---- Information given
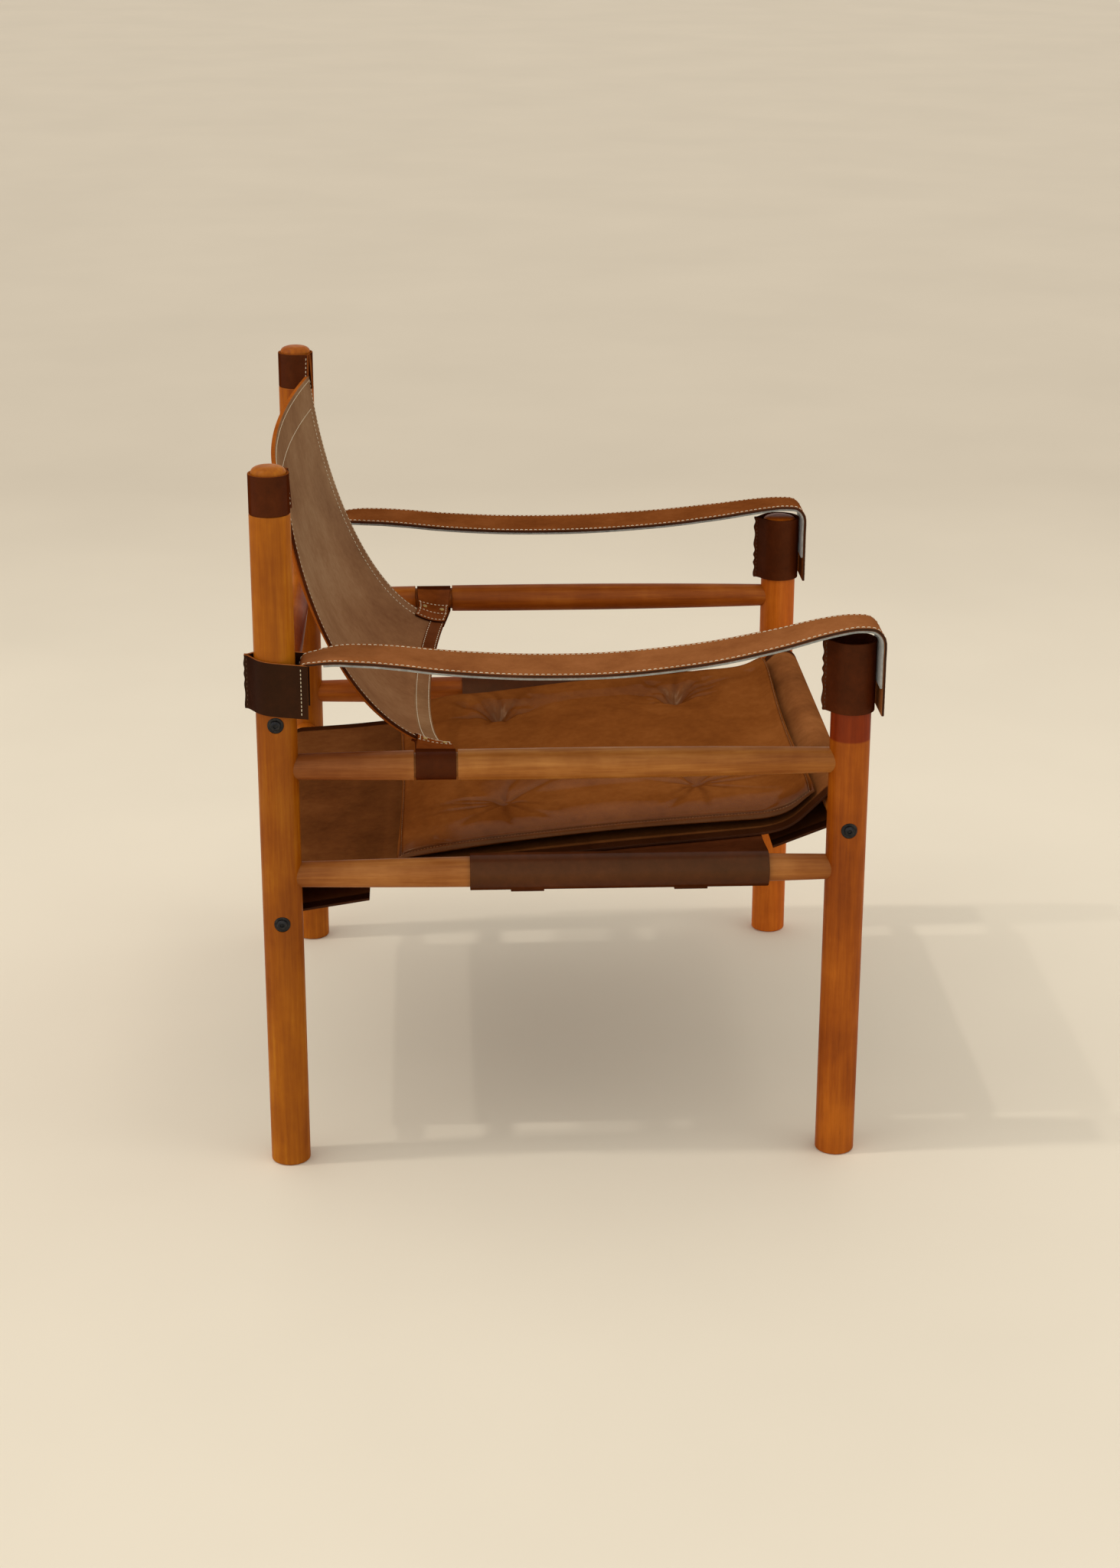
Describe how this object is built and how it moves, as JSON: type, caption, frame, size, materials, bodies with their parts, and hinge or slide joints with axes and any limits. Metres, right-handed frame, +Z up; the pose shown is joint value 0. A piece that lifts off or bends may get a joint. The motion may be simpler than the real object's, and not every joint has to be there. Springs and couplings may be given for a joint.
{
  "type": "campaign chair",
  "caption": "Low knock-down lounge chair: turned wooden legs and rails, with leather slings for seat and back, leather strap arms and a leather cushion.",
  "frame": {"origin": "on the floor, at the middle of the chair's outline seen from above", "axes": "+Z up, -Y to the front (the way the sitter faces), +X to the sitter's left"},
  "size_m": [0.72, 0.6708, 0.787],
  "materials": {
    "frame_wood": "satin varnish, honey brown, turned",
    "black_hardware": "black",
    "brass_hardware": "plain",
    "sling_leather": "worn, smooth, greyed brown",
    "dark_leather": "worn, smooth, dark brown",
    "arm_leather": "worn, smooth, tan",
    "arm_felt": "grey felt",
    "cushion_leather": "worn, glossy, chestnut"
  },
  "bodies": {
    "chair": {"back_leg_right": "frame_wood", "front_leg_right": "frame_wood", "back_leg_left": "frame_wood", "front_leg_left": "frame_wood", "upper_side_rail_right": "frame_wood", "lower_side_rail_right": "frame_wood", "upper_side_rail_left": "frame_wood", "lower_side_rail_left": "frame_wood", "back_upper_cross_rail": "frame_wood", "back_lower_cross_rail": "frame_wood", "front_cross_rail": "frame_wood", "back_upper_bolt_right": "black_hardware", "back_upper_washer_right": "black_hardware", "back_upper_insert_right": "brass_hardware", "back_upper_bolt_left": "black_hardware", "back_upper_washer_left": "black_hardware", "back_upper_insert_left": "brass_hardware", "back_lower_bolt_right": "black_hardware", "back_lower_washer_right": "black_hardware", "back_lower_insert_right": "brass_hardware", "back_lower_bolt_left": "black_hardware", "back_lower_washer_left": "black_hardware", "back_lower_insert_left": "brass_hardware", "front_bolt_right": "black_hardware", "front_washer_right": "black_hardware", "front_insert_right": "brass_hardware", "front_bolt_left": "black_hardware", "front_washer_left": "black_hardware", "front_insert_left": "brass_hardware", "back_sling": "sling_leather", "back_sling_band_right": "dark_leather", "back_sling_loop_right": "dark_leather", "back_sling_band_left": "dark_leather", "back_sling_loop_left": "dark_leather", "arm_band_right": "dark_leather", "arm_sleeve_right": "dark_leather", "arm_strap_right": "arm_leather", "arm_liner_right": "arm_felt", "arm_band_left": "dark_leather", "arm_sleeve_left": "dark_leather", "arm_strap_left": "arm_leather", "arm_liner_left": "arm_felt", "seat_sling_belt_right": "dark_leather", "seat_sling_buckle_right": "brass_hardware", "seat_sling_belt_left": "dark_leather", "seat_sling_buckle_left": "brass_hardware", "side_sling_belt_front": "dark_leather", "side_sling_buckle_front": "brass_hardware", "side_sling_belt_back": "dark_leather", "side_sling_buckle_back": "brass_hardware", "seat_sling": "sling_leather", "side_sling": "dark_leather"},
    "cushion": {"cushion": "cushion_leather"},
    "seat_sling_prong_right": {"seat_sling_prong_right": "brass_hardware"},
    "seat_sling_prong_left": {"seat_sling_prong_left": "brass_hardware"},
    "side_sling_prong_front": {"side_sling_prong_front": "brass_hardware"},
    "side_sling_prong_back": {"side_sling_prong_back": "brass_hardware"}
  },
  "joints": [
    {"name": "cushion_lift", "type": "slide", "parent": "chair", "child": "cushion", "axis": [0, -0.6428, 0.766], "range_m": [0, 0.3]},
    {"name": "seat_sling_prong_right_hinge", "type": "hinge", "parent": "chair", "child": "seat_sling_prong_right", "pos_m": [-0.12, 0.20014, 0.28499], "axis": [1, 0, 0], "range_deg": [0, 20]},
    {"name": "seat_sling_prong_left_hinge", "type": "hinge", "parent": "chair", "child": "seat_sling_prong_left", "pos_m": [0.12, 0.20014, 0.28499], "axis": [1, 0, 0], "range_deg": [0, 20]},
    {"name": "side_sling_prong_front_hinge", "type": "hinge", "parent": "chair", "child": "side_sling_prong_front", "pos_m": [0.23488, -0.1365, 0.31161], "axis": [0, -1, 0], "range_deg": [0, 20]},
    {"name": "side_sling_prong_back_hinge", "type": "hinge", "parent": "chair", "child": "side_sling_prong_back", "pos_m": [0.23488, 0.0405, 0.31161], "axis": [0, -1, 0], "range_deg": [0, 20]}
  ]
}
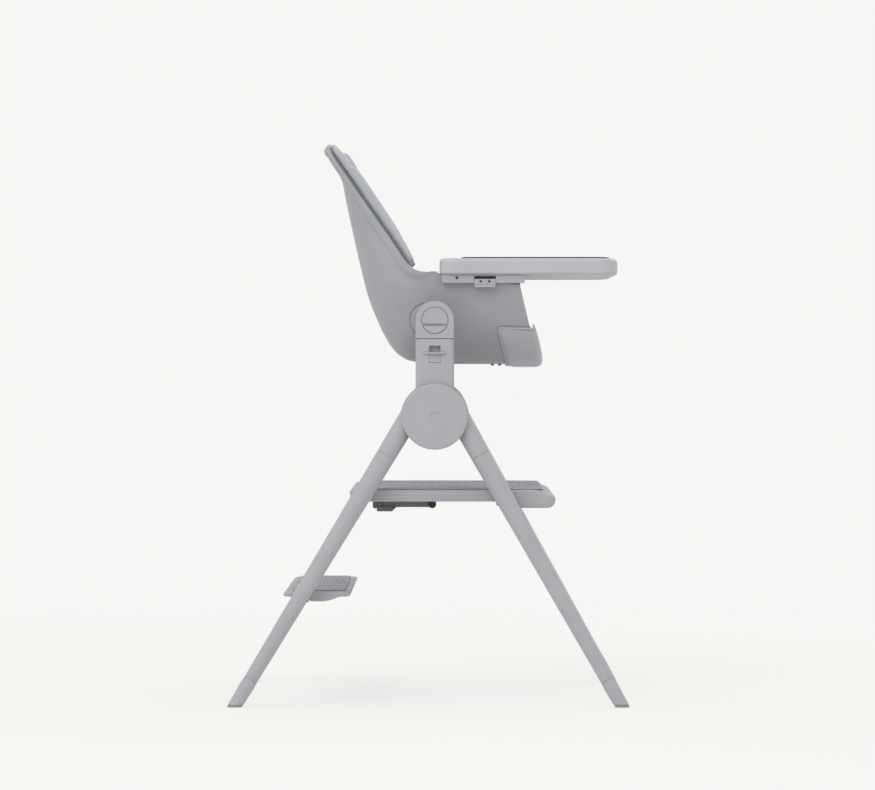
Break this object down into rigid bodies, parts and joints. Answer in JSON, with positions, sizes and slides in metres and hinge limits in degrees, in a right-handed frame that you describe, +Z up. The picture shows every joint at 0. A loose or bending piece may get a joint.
--------
Exercise: Without changing a word, restate the whole listing.

Solved exercise:
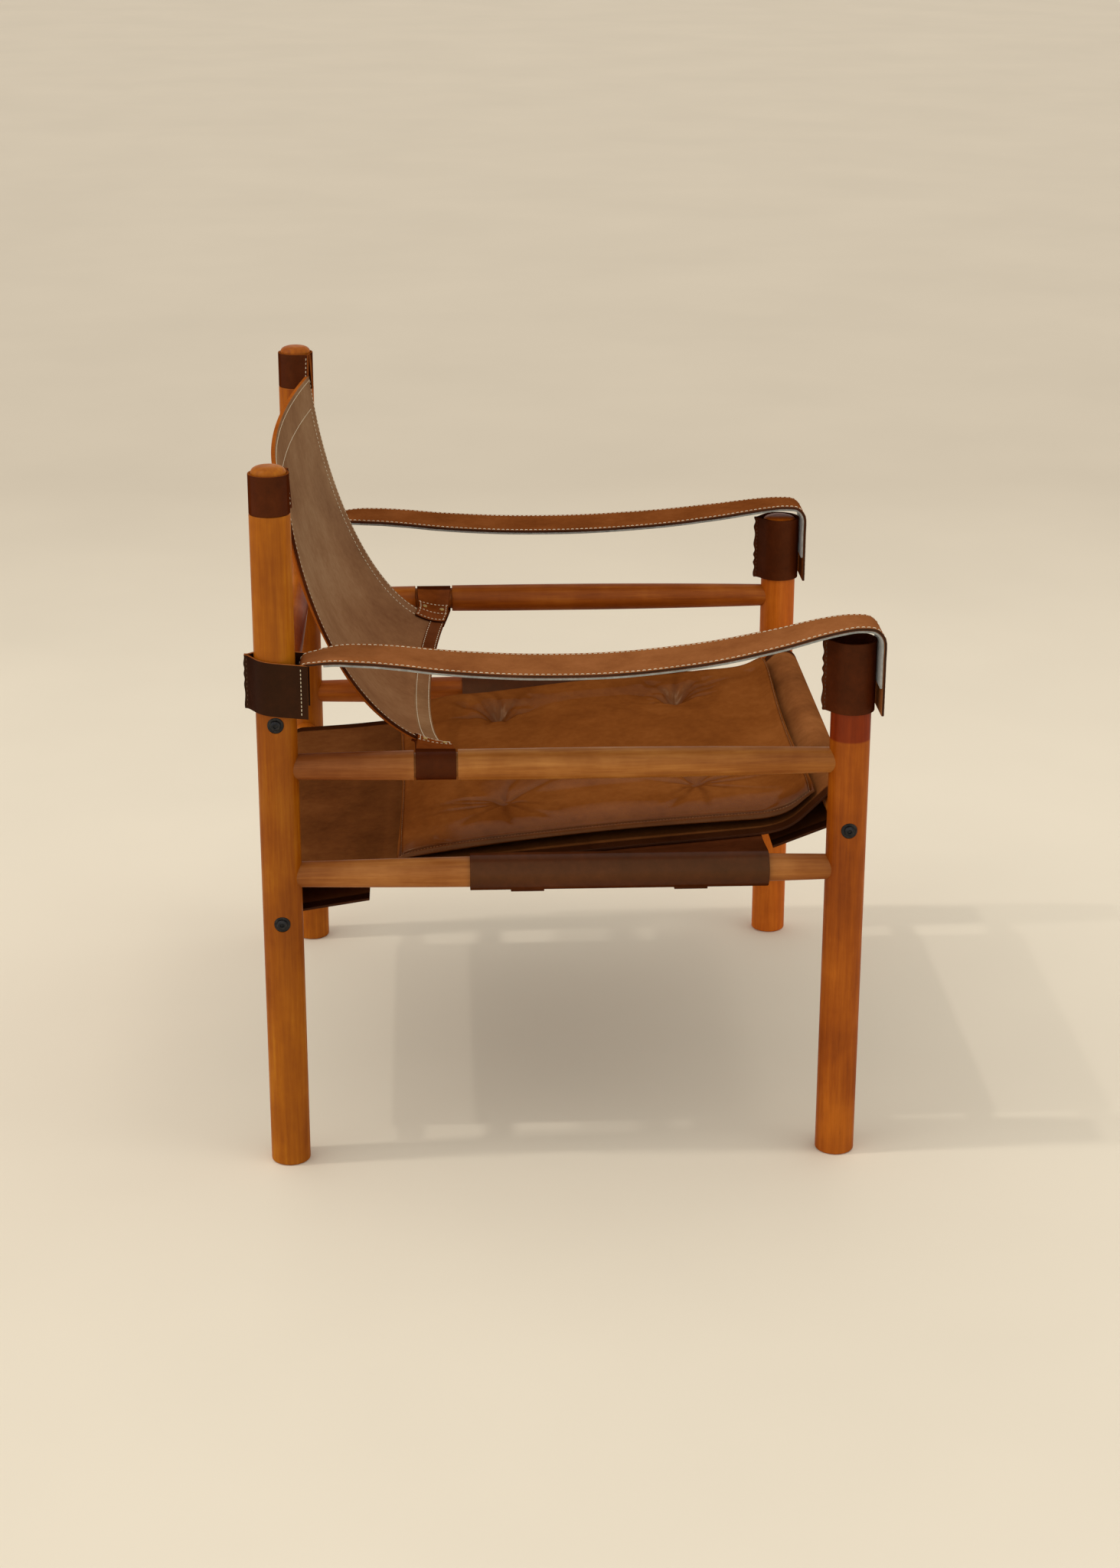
Describe how this object is built and how it moves, as JSON: type, caption, frame, size, materials, bodies with their parts, and hinge or slide joints with axes and any limits. Metres, right-handed frame, +Z up; the pose shown is joint value 0. A piece that lifts off or bends may get a joint. The motion may be simpler than the real object's, and not every joint has to be there. Springs and couplings may be given for a joint.
{
  "type": "campaign chair",
  "caption": "Low knock-down lounge chair: turned wooden legs and rails, with leather slings for seat and back, leather strap arms and a leather cushion.",
  "frame": {"origin": "on the floor, at the middle of the chair's outline seen from above", "axes": "+Z up, -Y to the front (the way the sitter faces), +X to the sitter's left"},
  "size_m": [0.72, 0.6708, 0.787],
  "materials": {
    "frame_wood": "satin varnish, honey brown, turned",
    "black_hardware": "black",
    "brass_hardware": "plain",
    "sling_leather": "worn, smooth, greyed brown",
    "dark_leather": "worn, smooth, dark brown",
    "arm_leather": "worn, smooth, tan",
    "arm_felt": "grey felt",
    "cushion_leather": "worn, glossy, chestnut"
  },
  "bodies": {
    "chair": {"back_leg_right": "frame_wood", "front_leg_right": "frame_wood", "back_leg_left": "frame_wood", "front_leg_left": "frame_wood", "upper_side_rail_right": "frame_wood", "lower_side_rail_right": "frame_wood", "upper_side_rail_left": "frame_wood", "lower_side_rail_left": "frame_wood", "back_upper_cross_rail": "frame_wood", "back_lower_cross_rail": "frame_wood", "front_cross_rail": "frame_wood", "back_upper_bolt_right": "black_hardware", "back_upper_washer_right": "black_hardware", "back_upper_insert_right": "brass_hardware", "back_upper_bolt_left": "black_hardware", "back_upper_washer_left": "black_hardware", "back_upper_insert_left": "brass_hardware", "back_lower_bolt_right": "black_hardware", "back_lower_washer_right": "black_hardware", "back_lower_insert_right": "brass_hardware", "back_lower_bolt_left": "black_hardware", "back_lower_washer_left": "black_hardware", "back_lower_insert_left": "brass_hardware", "front_bolt_right": "black_hardware", "front_washer_right": "black_hardware", "front_insert_right": "brass_hardware", "front_bolt_left": "black_hardware", "front_washer_left": "black_hardware", "front_insert_left": "brass_hardware", "back_sling": "sling_leather", "back_sling_band_right": "dark_leather", "back_sling_loop_right": "dark_leather", "back_sling_band_left": "dark_leather", "back_sling_loop_left": "dark_leather", "arm_band_right": "dark_leather", "arm_sleeve_right": "dark_leather", "arm_strap_right": "arm_leather", "arm_liner_right": "arm_felt", "arm_band_left": "dark_leather", "arm_sleeve_left": "dark_leather", "arm_strap_left": "arm_leather", "arm_liner_left": "arm_felt", "seat_sling_belt_right": "dark_leather", "seat_sling_buckle_right": "brass_hardware", "seat_sling_belt_left": "dark_leather", "seat_sling_buckle_left": "brass_hardware", "side_sling_belt_front": "dark_leather", "side_sling_buckle_front": "brass_hardware", "side_sling_belt_back": "dark_leather", "side_sling_buckle_back": "brass_hardware", "seat_sling": "sling_leather", "side_sling": "dark_leather"},
    "cushion": {"cushion": "cushion_leather"},
    "seat_sling_prong_right": {"seat_sling_prong_right": "brass_hardware"},
    "seat_sling_prong_left": {"seat_sling_prong_left": "brass_hardware"},
    "side_sling_prong_front": {"side_sling_prong_front": "brass_hardware"},
    "side_sling_prong_back": {"side_sling_prong_back": "brass_hardware"}
  },
  "joints": [
    {"name": "cushion_lift", "type": "slide", "parent": "chair", "child": "cushion", "axis": [0, -0.6428, 0.766], "range_m": [0, 0.3]},
    {"name": "seat_sling_prong_right_hinge", "type": "hinge", "parent": "chair", "child": "seat_sling_prong_right", "pos_m": [-0.12, 0.20014, 0.28499], "axis": [1, 0, 0], "range_deg": [0, 20]},
    {"name": "seat_sling_prong_left_hinge", "type": "hinge", "parent": "chair", "child": "seat_sling_prong_left", "pos_m": [0.12, 0.20014, 0.28499], "axis": [1, 0, 0], "range_deg": [0, 20]},
    {"name": "side_sling_prong_front_hinge", "type": "hinge", "parent": "chair", "child": "side_sling_prong_front", "pos_m": [0.23488, -0.1365, 0.31161], "axis": [0, -1, 0], "range_deg": [0, 20]},
    {"name": "side_sling_prong_back_hinge", "type": "hinge", "parent": "chair", "child": "side_sling_prong_back", "pos_m": [0.23488, 0.0405, 0.31161], "axis": [0, -1, 0], "range_deg": [0, 20]}
  ]
}
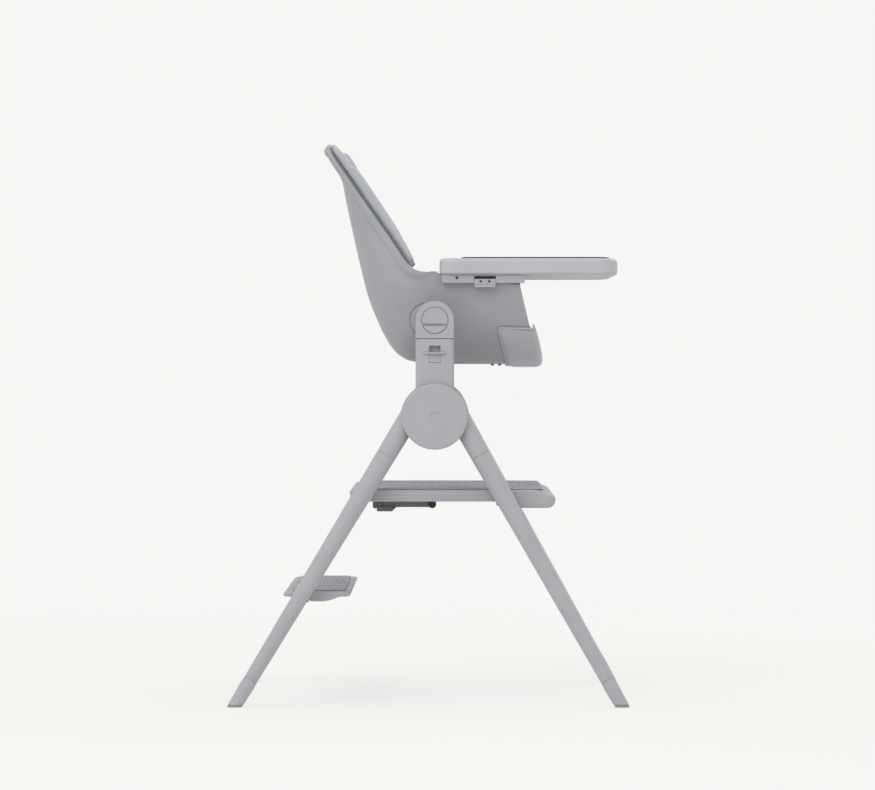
Break this object down into rigid bodies, parts and joints. Answer in JSON, with positions, sizes and slides in metres and hinge limits in degrees, in a right-handed frame that you describe, +Z up. The picture shows every joint at 0. A loose or bending piece may get a joint.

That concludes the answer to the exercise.